Jet Eveleth is highly regarded as a powerful improviser and teacher. She gave us some quick insights into her world and her unique viewpoints on her definition of "success" and what it takes to be a great comedian.

WOMEN IN COMEDY: Tell us a bit about your background and how you ended up where you are working today?

JET EVELETH: I moved to Chicago in 2001 and studied and performed at every place that would let me. I'm a member of The Reckoning and I currently perform in the show Absinthe in Las Vegas. www.Absinthevegas.com

WOMEN IN COMEDY: When did you first decide you wanted to be involved in comedy?

JET EVELETH: What I do always felt like the only choice.

WOMEN IN COMEDY: What avenues allow you to make a paid living as an improviser?

JET EVELETH: Making money was never my goal in comedy or improv. My interest was to dream on stage with other dreamers. I wanted to dive deeper into an art form that looked like magic. It's like chasing the surf, to me it's a way of life.

WOMEN IN COMEDY: If you could give one piece of advice to your younger self when you started on your career path, what would it be?

JET EVELETH: Find a Camera and start shooting!

WOMEN IN COMEDY: Please give us your top 5 tips for women and girls in the industry that you think will help empower and educate them on how to make a paid career for themselves in comedy?

JET EVELETH:

1. Find anything that resembles a stage and play, play, play.

2. Play so much that you don't have time to think and talk about yourself, others or the work.

3. If you ever have the choice, and you do, choose laughter.

4. You have to have perspective in real life to find the comedy in a scene. Find the lightness in life, in all situations before you approach the stage, because nothing changes when you step on a 6 inch platform. If you don't constantly see the humor in life, (and you are not in the the middle of a war) you may not be a comedian.

5. To me there is in happiness an element of self-forgetfulness. You lose yourself in something outside yourself when you are happy; just as when you are desperately miserable you are intensely conscious of yourself, are a solid lump of ego weighing a ton. -J.B. Priestley

Some final thoughts...

I'm not the right person to give advice on making money in comedy. I dedicated my life to this stupid thing because it is what makes me feel alive. Most of the time I worked for free because I just wanted to play with my friends. When people ask me how to make money or how to be famous doing improv comedy I am afraid that I can not help them, because that very question reveals the work means something very different to them.

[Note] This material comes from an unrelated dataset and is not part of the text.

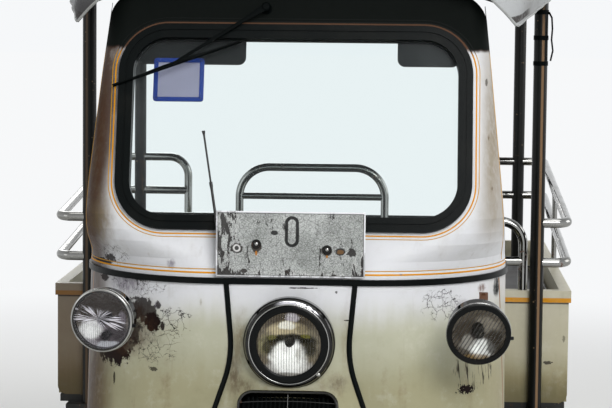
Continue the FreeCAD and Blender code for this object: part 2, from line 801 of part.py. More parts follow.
def make_machinery():
    block = box((-engine_half, engine_half), (engine_front, engine_back), (engine_low, engine_high))
    inner = rail_x - rail_wide / 2
    lugs = [box((-inner, inner), (y, y + 40), (rail_low + 4, rail_low + 40))
            for y in (engine_front + 30, engine_back - 70)]
    save("engine_block", joined(block, *lugs))

    axle_half = rear_track / 2 - hub_half - 8
    axle = rod(V(-axle_half, rear_axle_y, wheel_r), V(axle_half, rear_axle_y, wheel_r), axle_tube_r)
    stub_half = rear_track / 2 + hub_half + 10
    stub = rod(V(-stub_half, rear_axle_y, wheel_r), V(stub_half, rear_axle_y, wheel_r), axle_r)
    ball = lathe([(0, -diff_r * 0.8), (diff_r * 0.55, -diff_r * 0.8), (diff_r, -20), (diff_r, 20),
                  (diff_r * 0.55, diff_r * 0.8), (0, diff_r * 0.8)],
                 V(0, rear_axle_y, wheel_r), across, [0, 20, 30, 30, 20, 0])
    drums = []
    for side in (1, -1):
        inner_x = axle_half - 16
        drums.append(rod(V(side * inner_x, rear_axle_y, wheel_r), V(side * axle_half, rear_axle_y, wheel_r),
                         drum_r))
    nose = rod(V(0, rear_axle_y, wheel_r), V(0, rear_axle_y - diff_r - 50, wheel_r + 6), 46)
    shaft = rod(V(0, rear_axle_y - 60, wheel_r + 4), V(0, engine_back + 2, wheel_r + 62), shaft_r)
    save("rear_axle", joined(axle, stub, ball, nose, shaft, *drums))

    save("leaf_springs", leaf_spring(), mirrored(leaf_spring()))

    y0 = engine_back + seat_gap
    pipe_x = -150.0
    pipe = joined(
        bent_tube([V(-118, y0, 300), V(-118, y0 + 90, 300), V(pipe_x, y0 + 200, 300),
                   V(pipe_x, 320, 300)], pipe_r, 60),
        rod(V(pipe_x, 250, 300), V(pipe_x, 500, 300), muffler_r),
        bent_tube([V(pipe_x, 480, 300), V(pipe_x, 640, 300), V(pipe_x, 740, 334), V(pipe_x, 1150, 334),
                   V(pipe_x, 1250, 310), V(pipe_x, 1340, 310)], pipe_r, 60),
        box((pipe_x - 8, pipe_x + 8), (350, 362), (300, rail_high - seat_gap)))
    save("exhaust", pipe)

    outer = rail_x + rail_wide / 2
    tank = box((outer + seat_gap, outer + tank_wide), (40, 40 + tank_long),
               (rail_high - tank_tall, rail_high - seat_gap))
    tank = tank.makeFillet(24, [edge for edge in tank.Edges if abs(edge.tangentAt(0).y) > 0.9])
    filler = rod(V(outer + tank_wide - 1, 120, rail_high - 60), V(outer + tank_wide + 26, 120, rail_high - 60), 22)
    save("fuel_tank", joined(tank, filler))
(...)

I will say that the work can transform you if you let it. Dedicate yourself to it by being vulnerable and fearless. Give yourself over to it. I've gone hungry for the art. I've eaten food out of the trash and gone sleepless nights in freezing apartments. I've been physically threatened by men and women in the theaters but I never saw it as my problem and I was too busy booking stage time to think about it. It is very dangerous to get distracted from the main objective-- being the funniest mother fucker in the room. I also saw difficult experiences as an opportunity to gain dimension for future improvised scenes and characters. I know what I love so everything looks like a sacrifice for the stage. Don't be a victim or a hero, just play.

It's very hard to feel that someone has stolen your power if you think everything is funny. But I also have a fucked up sense of humor.